In a statement, the White House official said Smith was "highly qualified to lead the FHFA. Unfortunately, there is not a clear path to confirmation for his nomination at this point in time, and Mr. Smith has asked not to be renominated in the 112th Congress." Perhaps in a sign the holdup was affecting the future of his current job, Smith announced in a statement Friday that North Carolina Gov. Bev Perdue had nominated him for another term as commissioner.
A Shelby spokesman, Jonathan Graffeo, said the senator's objection was not political. "Sen. Shelby considers each" nomination "on its own merits."
Indeed, some congressional sources said Smith did not prove he would be sufficiently objective on the sensitive issue of GSEs. Republicans have criticized both the Bush and Obama administrations for the taxpayer costs associated with the takeovers of Fannie Mae and Freddie Mac, and, they said, Smith hadn't indicated he would be any different.
"It certainly shows that the administration has had to rethink who's confirmable and what confirmable means," said a Republican Senate aide. The aide, who spoke on the condition of anonymity, suggested that the FHFA's acting director, Edward DeMarco, has more Republican support. "The biggest concern had to do with taxpayer protection," and "Smith wouldn't adequately safeguard the taxpayer when they are so exposed to losses at Fannie and Freddie."
Joseph Engelhard, a senior vice president with Capital Alpha Partners, agreed that some Senate Republicans "had some real strong concerns" about Smith and "it's my understanding that during the confirmation process those concerns were not resolved."
He rejected the notion that Republicans would just reject anyone the current administration chose. "There's no question that another candidate might fair better," he said. "I don't think there is any reason to believe that there would be a problem getting someone else through."
Still, his supporters expressed surprise that Smith, a former chief counsel at a regional bank in North Carolina, had faced so much resistance.
"Joe is well regarded both by consumers and by the banking industry. … He comes from a banking establishment background," said Rep.
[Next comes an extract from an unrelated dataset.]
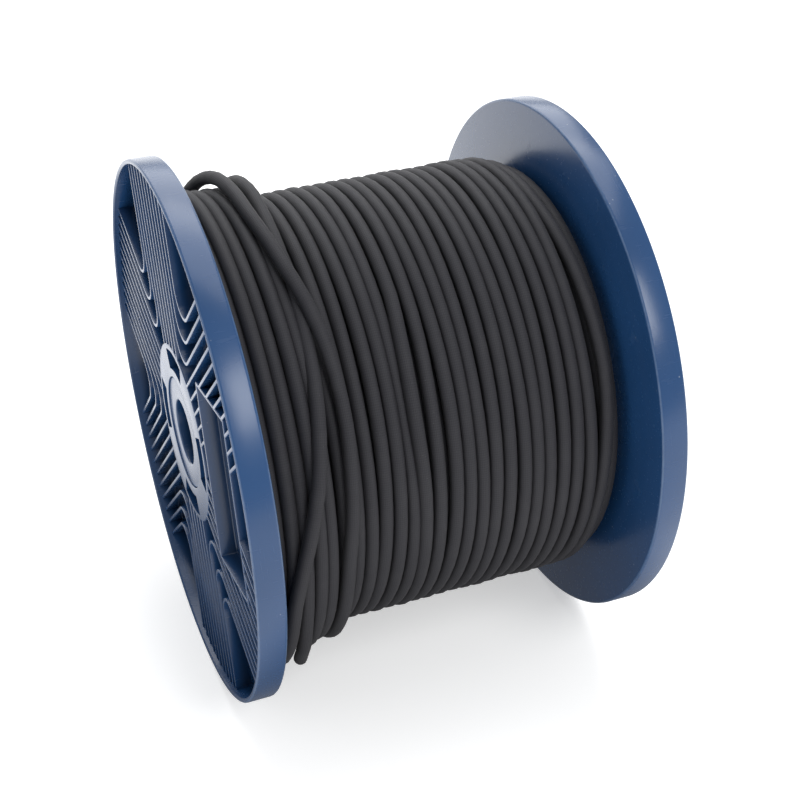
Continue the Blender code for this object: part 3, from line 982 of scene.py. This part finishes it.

Brad Miller, D-N.C.
Others said the failed nomination was just another sign of the intensifying debate over GSEs. The administration is preparing a report on how policymakers should reform the structure of Fannie and Freddie amid a consensus that the current structure has failed. The process promises to be a contentious one with conservatives pushing for privatization of the mortgage giants, and Democrats not ready to go that far.
Platt said Smith may just have been a victim of that battle.
"It's foreshadowing the difficulties on coming to a resolution on the GSEs," he said. This guy was a lifelong banker before he became a regulator. If a banker is considered too liberal who won't be? I just look at that as [the GOP] flexing their muscles on the battles to come."
V. Gerard Comizio, a partner at Paul, Hastings, Janofsky & Walker, agreed that any opposition party, Republican or Democrat, needs to be realistic before targeting qualified candidates for regulatory openings.
"The cautionary tale is for both political parties," he said. "If every presidential appointment is going to be delayed and potentially turned into a three-ring circus you're not going to get qualified people for these jobs. Congress needs to believe that the administration has the prerogative to choose their appointments. Unless there is resume showstopper that has not been vetted, there has to be some bipartisan agreement that the appointments in the vast majority of federal agencies are of competent candidates. If you're going to have constant delays, the people who are making the personal and financial sacrifices that are needed to fill these roles are not going to want to play ball" to be nominated.
He added, "The Republicans when they're in power are going to have the same concerns. Traditionally, the government went along for many years where the political parties had a high degree of bipartisan consensus and gave the administration discretion to fill these positions. It seems that to some degree that system has broken down."
But some said a tougher road for nominations now is inevitable with the divided Congress.
"I would personally expect that you will see with respect to some nominees more difficulty with greater Republican presence — I think that's sort of a given with the political nature of nominations," said Wright Andrews, a partner with Butera & Andrews.
"This one may have drawn a little more fire, but you will see others raising concerns on various nominations. I don't think the Republicans can be perceived as blocking everything, so I think they have some incentive there and I don't think the Republicans will necessarily want to block everything.
"But there will be some nominations that they will put a hold on as we have seen. And I think the Democrats would do the same thing if the tables were reversed. Despite all the talk of bipartisanship, I'm afraid the closer we move to the 2012 elections the less of it we will see."